How is language and emotion linked?

People are different people when using different languages. Studies show that people think differently, behave differently and even have different morals. One example is to compare now you feel when saying, "I love you," with saying, "Wo ai ni" or the equivalent in your own tongue. In your native tongue, it feels much more personal and more heartfelt than in the foreign tongue. It's not just in the head either. It is a measurable effect, with sweat, faster heart rate, dilated pupils in the eyes and so on.

Each year I show the above video to my students as part of one of my classes. In the video, we have 25 people, each saying, "I love you" in their own language. The students enjoy the video but sit quietly through most of it. That is until the Chinese person comes on. At that point, there is always a laugh and a giggle in the class. At first I thought it was because of the big furry hat the Chinese man is wearing, but actually, quite a few other people in the video have odd clothes, stick out their tongues and dance about. The reason the Chinese person got a reaction is because he is speaking in my students first language. They feel an emotion with that man that they don't feel with any of the others. Even when the others speak English and the students understand it, they don't get any emotional connection from it.

If your wife often says, "Te amo," to you (Spanish for, "I love you"), then you build emotional connections to that phrase. So that phrase has meaning to you beyond just being a set of words that you understand. If your wife says the English, French or German words, then it won't trigger the same response because those words haven't the same learned connections to the emotion.

The studies I read say that it is not simply fluency. The brain handles language in a complex way. Your primary language functions within a different section of the brain from your secondary language (except in those who are bilingual from birth who use the same part of the brain for both languages). Other parts of the brain handle the translation/understanding and control responses. When you hear something, the relevant part of the brain takes it in, interprets it and then various parts of your brain create responses to that input. If you often you hear something and have the same response each time, your brain starts to grow connections to that response so that it happens faster.

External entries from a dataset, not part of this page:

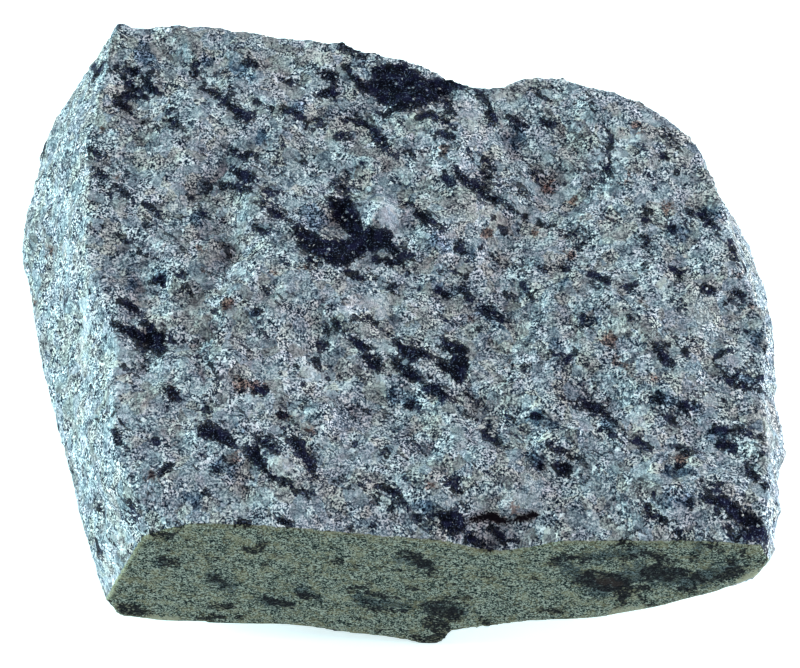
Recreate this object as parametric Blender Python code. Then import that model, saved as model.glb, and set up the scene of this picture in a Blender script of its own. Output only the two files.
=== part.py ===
"""Anorthosite hand specimen: a hammer-trimmed block of grey feldspar rock with one sawn face.

The block is one piece of stone. Seen from above it is a four-sided slab, longest along X. Its front
is a flat saw cut, and its top, back, left and right are rough broken faces. The underside bulges
like a shallow bowl and ends in a small flat spot, the foot, on which the stone rests.

Lengths below are in millimetres until they are turned into metres at the very end.
"""

import math

import bmesh
import bpy
from mathutils import Matrix, Vector, noise

# Overall sizes of the stone
TOP_HEIGHT = 38.0
FOOT_SHARE = 0.47  # the foot's width and depth as a share of the underside's
FOOT_WANDER = 0.35  # how far the foot's outline wanders, as a share of its own radius
FOOT_BENDS = 1.7  # how often it does so
FOOT_SEED = Vector((4.0, 9.0, 1.0))
BOWL_POWER = 1.2  # above 1 the underside rises gently at first and then faster

# The saw cut: a plane that leans out by a twentieth towards its lower edge
SAW_Y = -43.6  # at X = 0 and at the height of the top
SAW_TURN = -0.03  # change of Y per millimetre of X
SAW_LEAN = 0.05  # change of Y per millimetre of height

# Edges of the top face, in plan, each from its first corner to its last
TOP_BACK = [
    (-45.5, 47.2), (-41.0, 46.6), (-29.5, 46.2), (-18.5, 44.4), (-9.0, 43.3), (-6.3, 41.8),
    (0.5, 40.4), (6.5, 37.2), (11.8, 34.5), (16.5, 34.4), (20.4, 36.7), (25.2, 36.9),
    (31.3, 34.3), (38.0, 32.2), (43.2, 28.0),
]
TOP_RIGHT = [
    (53.9, -45.3), (55.2, -35.5), (55.4, -19.5), (56.6, -12.5), (56.3, -7.2), (53.4, 0.0),
    (51.2, 9.0), (49.2, 19.0), (46.8, 24.6), (43.2, 28.0),
]
TOP_LEFT = [
    (-38.6, -42.7), (-38.8, -40.0), (-40.7, -35.5), (-43.1, -28.8), (-43.8, -20.0), (-43.3, -12.5),
    (-44.9, -7.2), (-48.8, 3.5), (-49.1, 15.3), (-49.2, 25.7), (-47.6, 36.0), (-45.5, 47.2),
]
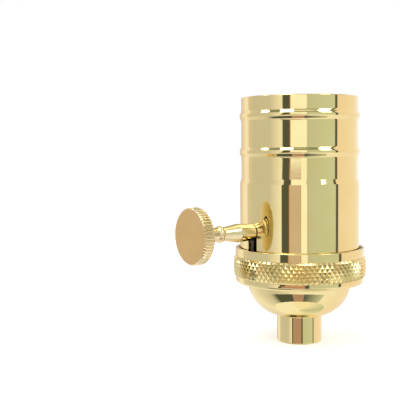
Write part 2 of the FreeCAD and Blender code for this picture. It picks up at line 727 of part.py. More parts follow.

These responses can be very particular for a certain sound. For example, a parent will wake up sharply to the sound of their child crying but sleep through someone else's child crying. The particular sound of your child triggers responses while a marginally different sound with the same meaning has a reduced response. The more you hear a phrase and react to that phrase the strong the reaction gets. Thus when growing up, you connect all sorts of emotional responses to phrases in your primary language. The connections between the section of your brain that handles the primary language, and the section that handles the response, grow, expand, become stronger and faster.

The secondary language, however, is in a section of the brain that is less well linked. When it hears a phrase, it is slower to pass it on to the responding areas of the brain. It might well pass the message to a completely different area from what the primary language processor did.

You can demonstrate this with experiment. Consider the following experiment for you to try. Pick a passing stranger and just say the Russian, "Я тебя люблю" to them. Then repeat with the Spanish, "Te amo". Repeat again with English, "I love you." You could go on with any other languages you know. Repeat with many strangers of different ethnicities and sexes. Here it is you saying it, so your fluency of understanding the words has zero influence. You understand what you are saying perfectly before you say them. However, you will feel more reserved, more abashed, more brazen, more confident, or shyer, in one language rather than another. It is the words themselves that trigger an emotion rather than the understanding of the words.